I try to do my data munching and statistics in IPython notebooks. I start the notebook server with "--script" and my notebooks (up to now...) are mixing imports, functions and data munching (loading, apply the functions, save result). I tried to reuse parts of the notebook in other notebooks but run into two problem / annoyances:

  • magic commands (%%time in this case) are not commented out on export, so doing a "from import function" results in errors when magic commands are used (#2922)
  • it is tiresome to guard ever cell against execution when loaded as a library (see help)

So, it would be nice if the notebook could add metadata to a cell, which would basicly instruct the exporter to "export this cell" or "do not export this cell". This could then also show an error when a magi command is encountered in a "marked for export"-cell. Another idea would be to simple comment out any encountered magic command.
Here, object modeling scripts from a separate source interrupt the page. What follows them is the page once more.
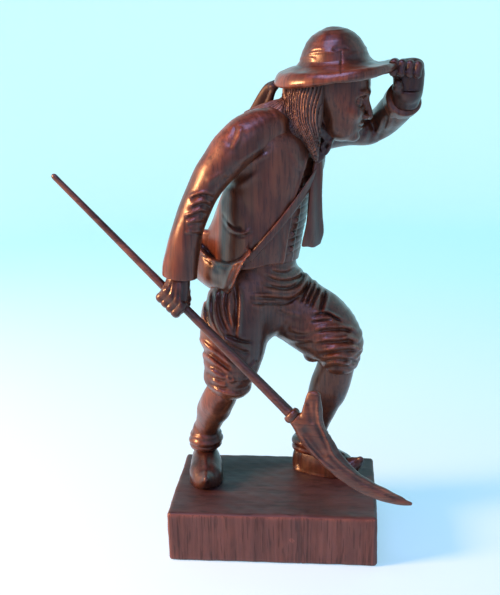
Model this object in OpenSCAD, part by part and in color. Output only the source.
// Carved wooden figure of a countryman on a block base, gripping his hat brim
// and carrying a long-handled hook tool. Glued up from separate carved blocks.
// Millimetres. Origin: on the base's underside, below the waist. +X is the way he looks,
// -Y is the side he shows, +Z is up.

/* [Base] */
// Length of the base block along X
base_w = 204; // [202:1:240]
// Depth of the base block along Y
base_d = 137.5; // [136:0.5:150]
// Thickness of the base block
base_h = 52; // [48:1:80]
// Radius of the block's upright corners
base_corner_r = 6; // [3:1:10]

/* [Figure] */
// Height of the figure from the top of the base to the top of the hat
figure_h = 453; // [440:1:466]

/* [Tool] */
// Radius of the pole at its thin upper end
pole_tip_r = 2.8; // [2.6:0.1:3.2]
// Radius of the pole where it meets the tool head
pole_foot_r = 5; // [4.8:0.1:5.6]
// Running clearance of the pole in the fist, on the radius
grip_gap = 0.08; // [0.03:0.01:0.1]

/* [Fixings] */
// Radius of the thick dowels
dowel_r = 4; // [3:0.5:4.5]
// Radius of the thin wrist dowels
wrist_dowel_r = 2.5; // [2:0.5:3]
// Radius of the base screws' shanks
screw_r = 2; // [1.5:0.25:2.5]

/* [Hidden] */

// Middle of the block, a little behind the origin.
base_at = [-1, 5.25, 0];

// The figure is laid out at this height and scaled to figure_h.
design_h = 453;
k = figure_h / design_h;
sides = 20;         // sides of an ordinary carved form
spline_steps = 3;   // rings between two listed sections
cap_rings = [30, 60, 80];

// The body faces half towards +X and half towards -Y; the head looks along +X.
facing = [0.7071, -0.7071, 0];
left_side = [0.7071, 0.7071, 0];
waist_z = 226;      // glue plane between breeches and waistcoat
hem_z = 238;        // lower edge of the coat

// Joints of the body, from the top of the base.
right_ankle = [-76, 32, 36];
left_ankle = [37, 44, 32];
right_foot_dir = -83;
left_foot_dir = -20;
chest = [11, -3, 352];
hat_seat = [57, 0, 418];
hat_tilt = -4;
right_wrist = [-84, -45, 234];
left_wrist = [120.5, 11, 390];
pole_top = [-204, -20, 323];
pole_foot = [17.4, -72, 111.4];
grip = pole_top + 0.522 * (pole_foot - pole_top);

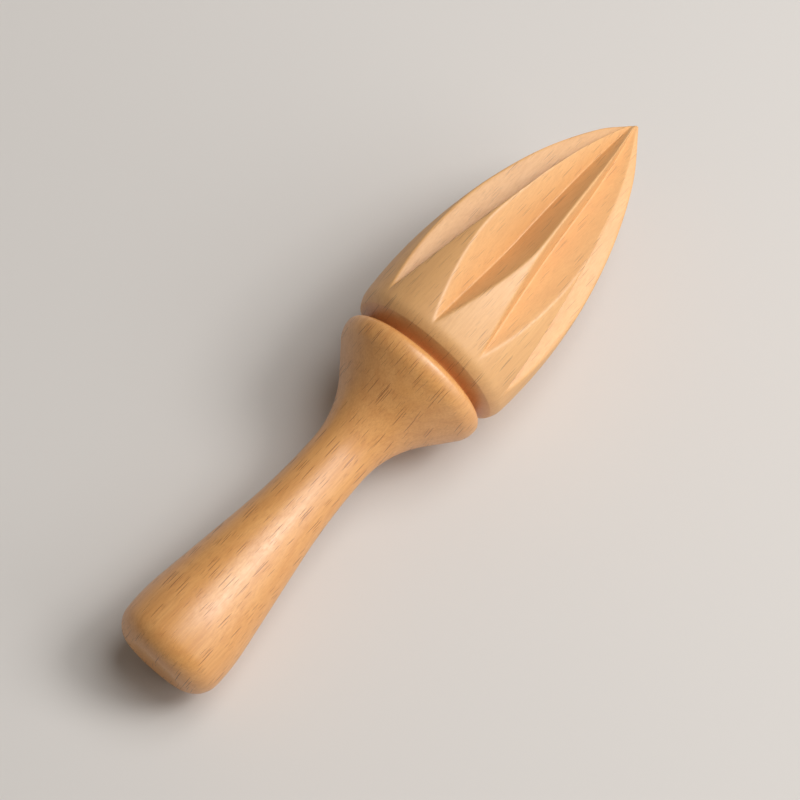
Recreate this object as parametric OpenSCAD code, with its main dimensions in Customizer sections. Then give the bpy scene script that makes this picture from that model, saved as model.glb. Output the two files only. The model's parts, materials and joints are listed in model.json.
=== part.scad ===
// Wooden citrus reamer, turned from one piece of beech and then fluted. Sizes are in millimetres.
// It is drawn upright, with the butt at height 0, the tip at the top and the top cut along +X.
// It is then laid down the way it rests on a table, on its butt and on the head, with the tip along +X.

/* [Overall] */
// Length from the butt to the tip
reamer_length = 165; // [160:0.5:170]

/* [Handle] */
// Radius of the swell at the butt end
swell_r = 12.8; // [11:0.1:15]
// Height of the swell's widest point
swell_at = 8; // [7:0.1:12]
// Radius of the lengthwise curve over the swell
swell_curve = 49.4; // [35:0.1:70]
// Radius of the rounding between the swell and the flat end
butt_round = 6; // [3:0.1:7]
// Slope of the straight taper behind the swell, in degrees
taper_angle = 8.5; // [6:0.1:12]
// Radius of the waist
waist_r = 7.2; // [6:0.1:9]
// Height of the waist
waist_at = 60.5; // [55:0.5:66]

/* [Collar] */
// Slope of the flare up to the collar, in degrees
flare_angle = 37.9; // [30:0.1:45]
// Radius of the rounding from the flare on to the collar's crest
bead_back = 5.8; // [3:0.1:8]
// Radius of the collar at its crest
collar_r = 18.6; // [16:0.1:20]
// Height of the collar's crest
collar_at = 85.7; // [83:0.1:88]
// Radius of the rounding from the crest to the rim
bead_front = 1.9; // [1:0.05:3]

/* [Ring groove] */
// Height of the rim where the groove starts
rim_at = 87.5; // [86:0.1:89]
// Radius of the groove's floor
groove_r = 15; // [13:0.1:17]
// Width of the groove's flat floor
groove_floor = 0.5; // [0.2:0.1:1.5]
// Slope of the head's wall away from square, in degrees
groove_slope = 33; // [20:1:50]

/* [Head] */
// Largest radius of the head
head_r = 20.45; // [18:0.05:24]
// Height of the largest radius
head_at = 104; // [100:0.5:110]
// Radius of the lengthwise curve over the head, before it is fluted
ogive_curve = 112.5; // [80:0.5:130]
// Height where the shoulder's rounding starts
shoulder_at = 93.5; // [92:0.5:98]
// Radius of the shoulder's rounding
shoulder_round = 10; // [5:0.5:20]
// Radius of the small rounding at the shoulder's corner
corner_round = 0.9; // [0.4:0.1:2]
// Radius of the blunt end of the tip
tip_r = 1.3; // [0.8:0.1:3]
// Slope of the bevel behind the blunt end, in degrees
tip_slope = 60; // [45:1:75]

/* [Flutes] */
// Half of the angle between the two sides of a V cut, in degrees
flute_half_angle = 44.2; // [40:0.1:52]
// Radius of the arc that the bottom of each V cut follows to the tip
sweep_curve = 126; // [115:0.5:150]
// Height of that arc's crest
sweep_at = 113; // [108:0.5:116]
// Distance of the crest from the centre line
sweep_r = 11.7; // [10.8:0.05:13]
// How much deeper the arc of the cut beside the top one lies
second_extra = 0.85; // [0:0.05:1.5]
// Radius at which the height of each cut's start is measured
start_r = 20; // [19:0.1:21]
// Height where the ordinary cuts start
start_at = 93.5; // [92:0.5:98]
// Slope at which the ordinary cuts go in, in degrees
start_slope = 15.2; // [12:0.1:20]
// Height where the cut on top starts
top_start_at = 92.3; // [91:0.1:96]
// Slope at which the cut on top goes in, in degrees
top_start_slope = 18.7; // [12:0.1:20]

/* [Lying] */
// Direction that faces up, measured round the handle from the top cut, in degrees
turn_up = 4.2; // [-20:0.1:20]

/* [Hidden] */
$fn = 144;

// Directions of the V cuts round the head, in degrees. The first five are seen in the photograph.
flute_turns = [0, 38, 78.5, -41.4, -75.2, -116.5, -157.7, -199, -240.2];
// How far each V cut swings to the side between the tip and its start, in degrees
flute_leans = [0, 1.2, 0, 1.3, 0, 0, 0, 0, 0];
// Depth of the cutter's V, which reaches out of the wood all along the head
cutter_depth = 15;
// How far the cutter's path runs on past the cut at each end
cutter_lead = 14;

// Neighbouring turned lengths lap over each other and differ by this hair, so that they cross cleanly.
hair = 0.004;
function lap(radius) = 2 * sqrt(2 * hair * radius);

// Swell, taper and waist
swell_centre = swell_r - swell_curve;
butt_centre = swell_centre + sqrt(pow(swell_curve - butt_round, 2) - pow(swell_at - butt_round, 2));
butt_end = swell_at - (swell_at - butt_round) * swell_curve / (swell_curve - butt_round);
taper_start = swell_at + swell_curve * sin(taper_angle);
taper_start_r = swell_centre + swell_curve * cos(taper_angle);
hollow_corner = taper_start + (taper_start_r - waist_r) / tan(taper_angle);
hollow_length = waist_at - hollow_corner;
hollow_curve = hollow_length / tan(taper_angle / 2);
taper_end = hollow_corner - hollow_length * cos(taper_angle);

// Flare and collar
flare_end = collar_at - bead_back * sin(flare_angle);
flare_end_r = collar_r - bead_back * (1 - cos(flare_angle));
flare_corner = flare_end - (flare_end_r - waist_r) / tan(flare_angle);
flare_length = flare_corner - waist_at;
flare_curve = flare_length / tan(flare_angle / 2);
flare_start = flare_corner + flare_length * cos(flare_angle);

// Head: centres are given as [radius, height]
ogive_centre = [head_r - ogive_curve, head_at];
shoulder_tilt = asin((head_at - shoulder_at) / ogive_curve);
shoulder_reach = ogive_curve - shoulder_round;
shoulder_centre = ogive_centre + shoulder_reach * [cos(shoulder_tilt), -sin(shoulder_tilt)];

// Corner between the shoulder and the groove's sloping wall
wall_foot = [groove_r, rim_at + groove_floor];
wall_way = [cos(groove_slope), sin(groove_slope)];
wall_in = [-sin(groove_slope), cos(groove_slope)];
corner_base = wall_foot + corner_round * wall_in - shoulder_centre;
corner_along = corner_base * wall_way;
corner_reach = shoulder_round - corner_round;
wall_length = sqrt(pow(corner_along, 2) - corner_base * corner_base + pow(corner_reach, 2)) - corner_along;
wall_top = wall_foot + wall_length * wall_way;
corner_centre = wall_top + corner_round * wall_in;
corner_top = shoulder_centre + (corner_centre - shoulder_centre) * shoulder_round / corner_reach;

// Ends of the cutter's arc, as angles from its crest. They lie below the head and past the tip.
arc_low = asin((sweep_at - rim_at) / sweep_curve) + 2;
arc_high = asin((reamer_length - sweep_at) / sweep_curve) + 5;

// Lying pose: the line that touches the butt's rounding and the head from below is level.
// The head touches on its long curve, or on the shoulder's rounding when the tilt is steeper.
butt_point = [butt_centre, butt_round];
function level_tilt(gap, reach) = atan2(gap[0], gap[1]) + asin(reach / norm(gap));
head_tilt = level_tilt(ogive_centre - butt_point, ogive_curve - butt_round);
edge_tilt = level_tilt(shoulder_centre - butt_point, shoulder_round - butt_round);
rest_tilt = head_tilt <= shoulder_tilt ? head_tilt : edge_tilt;
rest_drop = butt_round + butt_centre * cos(rest_tilt) - butt_round * sin(rest_tilt);
back_end = butt_round * cos(rest_tilt) - butt_centre * sin(rest_tilt) - butt_round;
front_end = reamer_length * cos(rest_tilt) + tip_r * sin(rest_tilt);

// Turned length between two heights, under an arc that bulges outwards
module bulge(low, high, centre, radius, hairs = 0) {
    middle = [centre[0] - hairs * hair, centre[1]];
    rotate_extrude()
        difference() {
            translate([0, low]) square([50, high - low]);
            difference() {
                translate([max(middle[0], 0), low]) square([60, high - low]);
                translate(middle) circle(r = radius, $fn = 720);
            }
        }
}

// Turned length between two heights, under a hollow arc
module hollow(low, high, centre, radius, hairs = 0) {
    middle = [centre[0] - hairs * hair, centre[1]];
    rotate_extrude()
        difference() {
            translate([0, low]) square([middle[0], high - low]);
            translate(middle) circle(r = radius, $fn = 720);
        }
}

// Turned length between two heights, with a straight side through a point at a slope from the centre line
module straight(low, high, point, slope, hairs = 0) {
    foot_r = point[0] - hairs * hair - (point[1] - low) * tan(slope);
    translate([0, 0, low])
        cylinder(r1 = foot_r, r2 = foot_r + (high - low) * tan(slope), h = high - low);
}

module handle() {
    bulge(0, butt_end + lap(butt_round), butt_point, butt_round);
    bulge(butt_end, taper_start + lap(swell_curve), [swell_centre, swell_at], swell_curve, 1);
    straight(taper_start, taper_end + lap(hollow_curve), [taper_start_r, taper_start], -taper_angle, 2);
    hollow(taper_end, waist_at + lap(flare_curve), [waist_r + hollow_curve, waist_at], hollow_curve, 3);
    hollow(waist_at, flare_start, [waist_r + flare_curve, waist_at], flare_curve, 4);
}

module collar() {
    straight(flare_start - lap(flare_curve), flare_end, [flare_end_r, flare_end], flare_angle, 3);
    bulge(flare_end - lap(bead_back), collar_at, [collar_r - bead_back, collar_at], bead_back, 2);
    bulge(collar_at - lap(bead_front), rim_at, [collar_r - bead_front, collar_at], bead_front, 1);
}

module head() {
    translate([0, 0, rim_at - 1]) cylinder(r = groove_r, h = groove_floor + 2);
    straight(wall_foot[1], wall_top[1], wall_top, 90 - groove_slope, 1);
    bulge(wall_top[1] - corner_round / 9, corner_top[1] + lap(corner_round), corner_centre, corner_round);
    bulge(corner_top[1], shoulder_at + lap(shoulder_round), shoulder_centre, shoulder_round, 1);
    intersection() {
        bulge(shoulder_at, reamer_length, ogive_centre, ogive_curve, 2);
        straight(head_at - 15, reamer_length, [tip_r, reamer_length], -tip_slope);
    }
}

// One V cut along the head. It goes in at a straight slope and then follows an arc to the tip.
// Its plane passes through the tip and may lean a little to one side there.
module flute(turn, lean = 0, low = start_at, slope = start_slope, extra = 0) {
    side = cutter_depth * tan(flute_half_angle);
    run = (reamer_length - low) / cos(slope) + 2 * cutter_lead;
    rotate([0, 0, -turn])
        translate([0, 0, reamer_length])
            rotate([-lean, 0, 0])
                translate([0, 0, -reamer_length])
                    intersection() {
                        translate([start_r, 0, low])
                            rotate([0, -slope, 0])
                                translate([0, 0, -cutter_lead])
                                    linear_extrude(height = run)
                                        polygon([[0, 0], [cutter_depth, -side], [cutter_depth, side]]);
                        translate([sweep_r - extra - sweep_curve, 0, sweep_at])
                            rotate([90, 0, 0])
                                rotate([0, 0, -arc_low])
                                    rotate_extrude(angle = arc_low + arc_high, $fn = 720)
                                        polygon([
                                            [sweep_curve, 0],
                                            [sweep_curve + cutter_depth, -side],
                                            [sweep_curve + cutter_depth, side]
                                        ]);
                    }
}

module reamer() {
    color([0.80, 0.60, 0.42])
        translate([-(back_end + front_end) / 2, 0, rest_drop])
            rotate([0, 90 - rest_tilt, 0])
                rotate([0, 0, 180 + turn_up])
                    difference() {
                        union() {
                            handle();
                            collar();
                            head();
                        }
                        flute(flute_turns[0], flute_leans[0], top_start_at, top_start_slope);
                        flute(flute_turns[1], flute_leans[1], extra = second_extra);
                        for (i = [2:len(flute_turns) - 1])
                            flute(flute_turns[i], flute_leans[i]);
                    }
}

reamer();
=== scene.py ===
"""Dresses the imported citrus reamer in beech, and sets the camera, lamps and floor to match the photograph.

The reamer is rebuilt as one mesh in its lathe frame: s runs along the turning axis from the butt, and
angles turn round it from straight up towards +Y. Lengths are in millimetres until the mesh is placed.
"""

import json
import math

import bpy
import numpy as np
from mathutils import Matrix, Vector


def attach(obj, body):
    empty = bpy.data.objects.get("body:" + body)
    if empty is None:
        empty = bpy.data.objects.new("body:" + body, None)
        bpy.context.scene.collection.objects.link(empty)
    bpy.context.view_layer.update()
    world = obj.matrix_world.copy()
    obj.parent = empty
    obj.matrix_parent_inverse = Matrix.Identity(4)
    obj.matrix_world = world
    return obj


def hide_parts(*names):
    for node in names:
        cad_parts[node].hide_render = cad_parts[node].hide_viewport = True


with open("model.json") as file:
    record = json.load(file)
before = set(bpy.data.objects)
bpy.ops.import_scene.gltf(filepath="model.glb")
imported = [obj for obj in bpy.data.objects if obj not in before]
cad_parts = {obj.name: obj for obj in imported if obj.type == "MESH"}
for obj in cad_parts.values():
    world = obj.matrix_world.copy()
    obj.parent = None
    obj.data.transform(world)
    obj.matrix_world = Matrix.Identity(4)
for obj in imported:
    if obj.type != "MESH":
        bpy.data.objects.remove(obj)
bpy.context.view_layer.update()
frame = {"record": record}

MM = 0.001

# Camera. The photograph is an 800 px frame taken with a long lens.
CAMERA_AT = (-212.324, -178.89, 621.328)
CAMERA_AIM = (-2.29, -1.594, 18.327)
LENS = 135

# The flat end's mount gives the butt's centre and the turning axis.
butt_face = frame["record"]["mounts"][0]
BUTT = np.array(butt_face["pos_m"])
AXIS = -np.array(butt_face["axis"])
RISE = np.array((-AXIS[2], 0.0, AXIS[0]))
TILT = math.atan2(AXIS[2], AXIS[0])

# Turned profile
LENGTH = 165.0
SWELL_R, SWELL_AT, SWELL_CURVE = 12.8, 8.0, 49.4
BUTT_ROUND = 6.0
TAPER = math.radians(8.5)
WAIST_R, WAIST_AT = 7.2, 60.5
FLARE = math.radians(37.9)
COLLAR_R, COLLAR_AT = 18.6, 85.7
BEAD_BACK, BEAD_FRONT = 5.8, 1.9
RIM_AT = 87.5
GROOVE_R, GROOVE_FLOOR = 15.0, 0.5
GROOVE_SLOPE = math.radians(33)
SHOULDER_AT, SHOULDER_ROUND = 93.5, 6.0
CORNER_ROUND = 0.9
HEAD_R, HEAD_AT, OGIVE_CURVE = 20.42, 104.0, 112.0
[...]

Additionally it would be nice if the notebook server could be instructed to a) export the notebook if such metadata is found, even if not run with "--script" and b) use a specified name for the python file.

@minrk
Owner

--script is a terrible hack (that is also totally broken, since it saves untransformed IPython input in a .py file). A more generic post-save hook should allow people to do much more sensible and sophisticated things that the current status quo.

@JanSchulz

So how should a generic post-save hock look like?
Also relevant for #3291

@minrk
Owner

--script should at the very least be killed in favor of something using nbconvert once it is merged. If we do replace it with a proper hook, it should probably be a callable that takes some/all of: the notebook ID, notebook manager, and destination filename. It may also require hooks to be called on rename and deletion to match the cleanup we currently do.

@JanSchulz

Ok, so something along this lines?

def add_save_hook(self, hook):
    self._hooks.append(hook)

def remove_save_hook(self, hook):
    self._hooks.remove(hook)

[... in FileNotebookManager.write_notebook_object()...]
if self._hooks:
    for hook in hooks:
        hook.postsave(notebook_id, new_name, path, self)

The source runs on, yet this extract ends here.